Donc Flaxou a du mal à comprendre qu'on ait une chambre d'amis partagée, mais en même temps, c'est un état d'esprit dans lequel il faut entrer.

- T'as acheté un braséro?

- Il était en soldes chez Aldi, je l'ai eu pour une bouchée de pain!
- Mais on sort jamais dans la cour! On va l'utiliser une fois par an!
- Nous, oui, mais mon père a un jardin, je suis sûre qu'il va l'utiliser tout le temps.
- Mais... pourquoi il irait utiliser ton braséro?

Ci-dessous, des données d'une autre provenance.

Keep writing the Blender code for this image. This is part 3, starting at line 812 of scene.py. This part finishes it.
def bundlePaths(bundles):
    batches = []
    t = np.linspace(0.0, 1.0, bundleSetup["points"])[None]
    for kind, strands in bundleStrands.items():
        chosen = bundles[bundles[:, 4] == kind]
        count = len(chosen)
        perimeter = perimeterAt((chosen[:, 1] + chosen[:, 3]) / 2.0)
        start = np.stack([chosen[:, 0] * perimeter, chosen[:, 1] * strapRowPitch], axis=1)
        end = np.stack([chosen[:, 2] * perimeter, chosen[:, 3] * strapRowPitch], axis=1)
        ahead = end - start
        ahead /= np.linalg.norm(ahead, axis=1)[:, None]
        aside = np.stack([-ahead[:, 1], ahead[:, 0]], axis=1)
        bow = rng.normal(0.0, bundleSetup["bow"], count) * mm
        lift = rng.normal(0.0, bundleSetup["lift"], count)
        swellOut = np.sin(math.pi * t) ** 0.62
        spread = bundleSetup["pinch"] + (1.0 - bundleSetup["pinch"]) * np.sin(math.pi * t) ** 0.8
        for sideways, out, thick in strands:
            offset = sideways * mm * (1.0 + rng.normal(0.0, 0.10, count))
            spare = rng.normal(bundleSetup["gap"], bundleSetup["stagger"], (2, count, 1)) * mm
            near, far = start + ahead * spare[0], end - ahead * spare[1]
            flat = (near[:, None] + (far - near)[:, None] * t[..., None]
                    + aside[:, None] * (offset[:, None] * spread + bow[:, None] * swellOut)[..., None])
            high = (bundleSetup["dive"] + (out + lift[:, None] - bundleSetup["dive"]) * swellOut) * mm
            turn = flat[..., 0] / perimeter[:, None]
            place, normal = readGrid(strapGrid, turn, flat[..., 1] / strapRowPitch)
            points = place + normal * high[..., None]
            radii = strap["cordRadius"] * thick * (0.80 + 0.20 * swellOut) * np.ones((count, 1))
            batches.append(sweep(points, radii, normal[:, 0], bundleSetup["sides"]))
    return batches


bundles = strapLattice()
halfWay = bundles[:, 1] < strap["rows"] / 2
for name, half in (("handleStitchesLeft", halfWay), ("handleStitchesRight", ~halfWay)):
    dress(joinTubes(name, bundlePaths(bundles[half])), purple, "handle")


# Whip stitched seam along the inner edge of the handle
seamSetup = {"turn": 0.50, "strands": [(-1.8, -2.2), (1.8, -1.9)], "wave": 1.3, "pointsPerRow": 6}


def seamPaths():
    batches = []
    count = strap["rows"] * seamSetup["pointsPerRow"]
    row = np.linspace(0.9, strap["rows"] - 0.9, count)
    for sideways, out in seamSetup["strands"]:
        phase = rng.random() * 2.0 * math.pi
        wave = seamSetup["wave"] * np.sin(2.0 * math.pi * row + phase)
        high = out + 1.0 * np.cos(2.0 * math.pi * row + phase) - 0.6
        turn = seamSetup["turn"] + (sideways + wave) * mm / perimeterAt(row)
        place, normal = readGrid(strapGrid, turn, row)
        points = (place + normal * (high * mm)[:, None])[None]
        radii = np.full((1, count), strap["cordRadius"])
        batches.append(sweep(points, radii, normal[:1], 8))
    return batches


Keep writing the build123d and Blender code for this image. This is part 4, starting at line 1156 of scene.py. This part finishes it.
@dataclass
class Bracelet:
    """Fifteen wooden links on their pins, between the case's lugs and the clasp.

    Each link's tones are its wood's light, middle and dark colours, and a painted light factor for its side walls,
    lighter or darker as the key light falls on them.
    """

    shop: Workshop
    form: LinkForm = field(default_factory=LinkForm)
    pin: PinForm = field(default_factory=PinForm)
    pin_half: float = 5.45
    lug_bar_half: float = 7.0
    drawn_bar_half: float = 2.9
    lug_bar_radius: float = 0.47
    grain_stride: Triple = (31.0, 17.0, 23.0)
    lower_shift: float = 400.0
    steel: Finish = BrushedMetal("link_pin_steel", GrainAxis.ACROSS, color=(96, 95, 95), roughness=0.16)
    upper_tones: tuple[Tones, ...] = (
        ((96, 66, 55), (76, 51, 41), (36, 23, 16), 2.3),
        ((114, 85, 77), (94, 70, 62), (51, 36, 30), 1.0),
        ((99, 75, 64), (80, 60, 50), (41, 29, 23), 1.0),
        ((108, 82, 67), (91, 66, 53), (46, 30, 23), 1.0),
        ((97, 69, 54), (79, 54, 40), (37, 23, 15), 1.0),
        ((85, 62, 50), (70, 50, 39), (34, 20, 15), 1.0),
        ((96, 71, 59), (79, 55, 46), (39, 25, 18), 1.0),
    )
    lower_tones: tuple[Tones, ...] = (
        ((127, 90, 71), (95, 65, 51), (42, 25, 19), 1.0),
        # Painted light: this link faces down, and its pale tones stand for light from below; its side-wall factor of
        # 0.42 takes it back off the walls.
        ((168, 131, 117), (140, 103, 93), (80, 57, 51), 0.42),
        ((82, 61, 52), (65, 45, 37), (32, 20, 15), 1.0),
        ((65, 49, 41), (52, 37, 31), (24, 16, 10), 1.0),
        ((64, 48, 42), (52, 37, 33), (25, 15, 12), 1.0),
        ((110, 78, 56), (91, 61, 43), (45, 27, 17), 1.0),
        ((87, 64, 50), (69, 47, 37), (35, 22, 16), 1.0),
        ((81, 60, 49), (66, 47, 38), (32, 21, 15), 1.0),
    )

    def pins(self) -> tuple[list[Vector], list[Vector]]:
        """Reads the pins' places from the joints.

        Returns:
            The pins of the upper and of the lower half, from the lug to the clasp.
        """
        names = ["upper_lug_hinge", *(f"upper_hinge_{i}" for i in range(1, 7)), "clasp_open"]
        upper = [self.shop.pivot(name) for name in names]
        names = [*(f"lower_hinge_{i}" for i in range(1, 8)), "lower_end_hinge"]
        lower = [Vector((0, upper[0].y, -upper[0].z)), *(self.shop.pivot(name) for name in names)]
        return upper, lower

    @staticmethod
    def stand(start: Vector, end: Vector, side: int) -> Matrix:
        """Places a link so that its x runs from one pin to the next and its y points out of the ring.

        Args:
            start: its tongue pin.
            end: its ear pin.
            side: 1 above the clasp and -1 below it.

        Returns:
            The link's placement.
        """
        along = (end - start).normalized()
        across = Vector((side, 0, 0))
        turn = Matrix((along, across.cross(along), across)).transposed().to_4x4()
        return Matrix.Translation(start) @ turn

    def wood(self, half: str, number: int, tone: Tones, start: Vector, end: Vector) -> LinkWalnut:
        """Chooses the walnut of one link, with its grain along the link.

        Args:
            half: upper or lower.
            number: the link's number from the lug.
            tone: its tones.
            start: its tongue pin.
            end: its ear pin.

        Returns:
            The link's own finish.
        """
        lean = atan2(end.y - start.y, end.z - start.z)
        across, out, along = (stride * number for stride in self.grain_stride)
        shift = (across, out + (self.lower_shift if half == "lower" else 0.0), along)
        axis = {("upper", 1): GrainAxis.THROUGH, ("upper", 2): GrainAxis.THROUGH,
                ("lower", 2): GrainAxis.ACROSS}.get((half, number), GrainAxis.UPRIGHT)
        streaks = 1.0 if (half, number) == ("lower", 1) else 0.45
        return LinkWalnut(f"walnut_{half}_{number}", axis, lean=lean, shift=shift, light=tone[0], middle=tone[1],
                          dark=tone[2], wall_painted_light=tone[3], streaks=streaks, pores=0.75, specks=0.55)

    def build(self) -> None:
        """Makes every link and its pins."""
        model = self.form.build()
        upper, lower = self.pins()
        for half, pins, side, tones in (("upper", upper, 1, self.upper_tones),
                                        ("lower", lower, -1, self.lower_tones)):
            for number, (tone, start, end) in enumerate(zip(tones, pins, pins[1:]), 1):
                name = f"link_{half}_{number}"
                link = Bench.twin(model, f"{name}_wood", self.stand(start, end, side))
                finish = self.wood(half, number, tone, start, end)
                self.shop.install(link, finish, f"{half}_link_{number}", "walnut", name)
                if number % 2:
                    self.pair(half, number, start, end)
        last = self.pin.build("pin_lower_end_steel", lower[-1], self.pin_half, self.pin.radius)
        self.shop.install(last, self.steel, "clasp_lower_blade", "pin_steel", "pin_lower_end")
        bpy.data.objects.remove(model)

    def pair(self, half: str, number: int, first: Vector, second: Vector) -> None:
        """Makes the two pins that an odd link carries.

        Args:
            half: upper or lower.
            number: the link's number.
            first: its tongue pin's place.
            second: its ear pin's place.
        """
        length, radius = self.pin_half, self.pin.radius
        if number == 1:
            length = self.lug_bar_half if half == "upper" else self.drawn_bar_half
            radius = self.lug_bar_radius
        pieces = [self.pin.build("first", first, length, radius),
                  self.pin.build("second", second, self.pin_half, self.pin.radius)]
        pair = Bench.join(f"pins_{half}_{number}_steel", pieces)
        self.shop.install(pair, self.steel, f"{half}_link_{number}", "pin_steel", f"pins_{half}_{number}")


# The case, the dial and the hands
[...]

Parce que devine à qui appartient ce braséro, maintenant, Flaxou?





(FACT : tout ce qui est dans le garage appartient à la famille.)

(La preuve : on a utilisé le braséro une fois, je l'ai rangé dans le garage, et une semaine après, mon père me textait "Cool le nouveau braséro, t'as pas des chamallows chez toi par hasard?")

Conclusion :

- Non mais je comprends qu'il te faille un temps d'adaptation pour adopter ce système de valeurs supérieur. C'est sûr que quand on a été élevé dans l'individualisme et le libéralisme sauvage...
- Meuf, ta grand-mère a voté Fillon.

- ... J'ai pas dit qu'on était parfaits.